Hedda a épousé Jørgen Tesman, spécialiste d’histoire culturelle qu’elle pensait promis à un avenir universitaire tout tracé. Egocentrique et calculatrice, Hedda a choisi Tesman pour cette unique raison, repoussant au passage (comme le spectateur le comprendra plus tard) Eilert Løvborg, autre prétendant plus ‘‘iconoclaste’’, asocial et dépravé. Las, au retour d’un voyage de noces particulièrement ennuyeux, alors que la jeune mariée peine déjà à subir le poids du quotidien, la carrière de l’époux se trouve soudainement menacée par la réapparition en gloire de Løvborg. Libéré des démons de l’alcool grâce à l’influence positive d’une autre femme, Théa, Løvborg vient de publier un ouvrage au succès retentissant, portant sur le même sujet que les travaux de Jørgen, et s’apprête à en faire paraître un second à même de le faire entrer de plein pied dans les annales de la philosophie. Acculée, Hedda va mettre tout son art de la manipulation au service de la ruine de Løvborg, jusqu’à pousser celui-ci à la mort après avoir détruit son œuvre.
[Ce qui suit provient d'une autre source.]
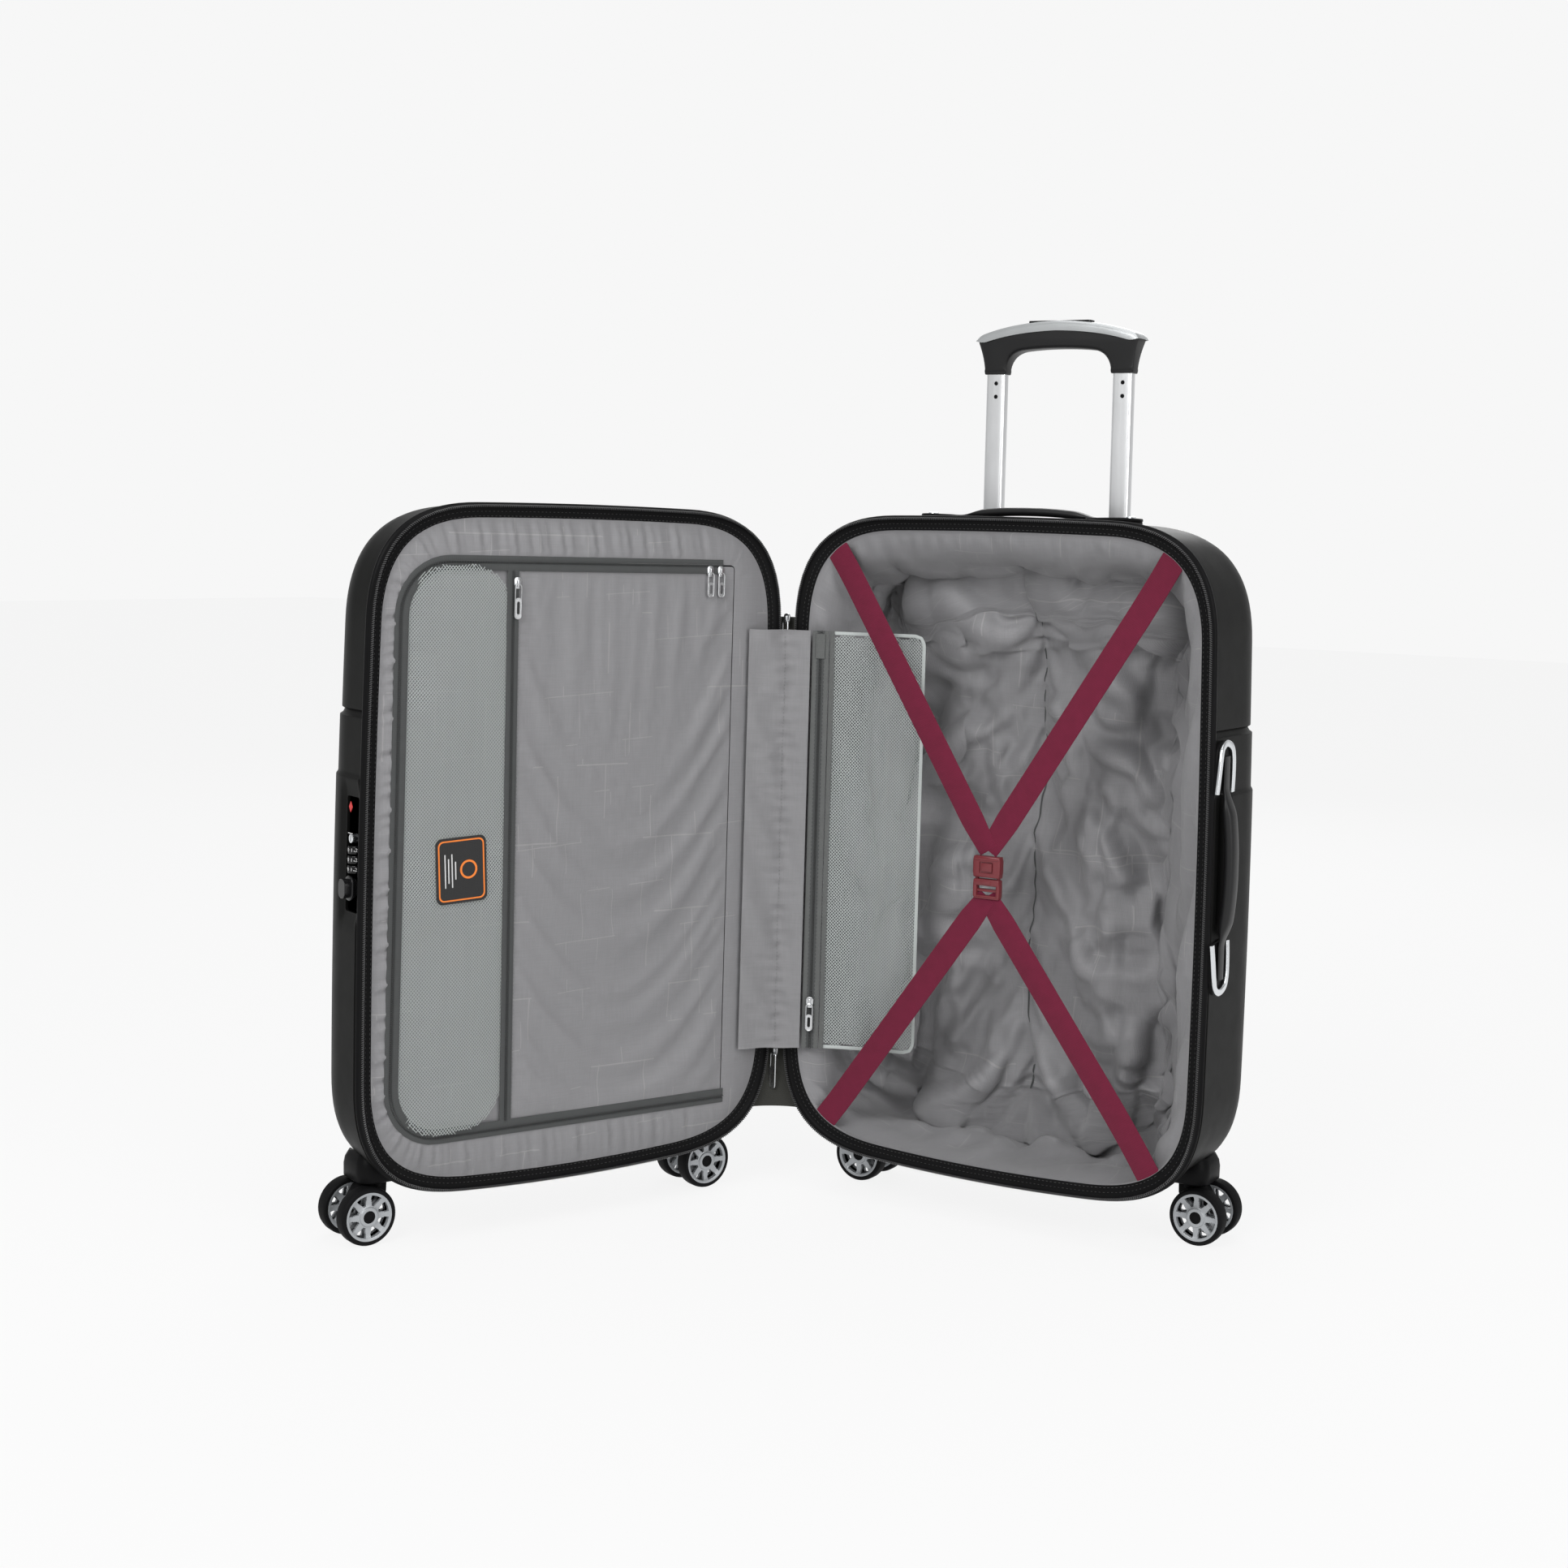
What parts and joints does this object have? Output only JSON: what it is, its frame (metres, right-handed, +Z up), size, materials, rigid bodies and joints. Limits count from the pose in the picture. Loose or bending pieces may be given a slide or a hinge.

C’est en 2005 que Thomas Ostermeier – dont il me semble inutile de préciser à quel point il est une figure quasi-incontournable du théâtre contemporain – a mis en scène cette pièce de 1890. Depuis la troupe est en tournée à travers l’Europe. Il faut dire qu’Ostermeier a déployé ici tous son talent, usant de toutes les ressources de la mise en scène contemporaine (plateau tournant, projections vidéo, musique...) avec un remarquable brio.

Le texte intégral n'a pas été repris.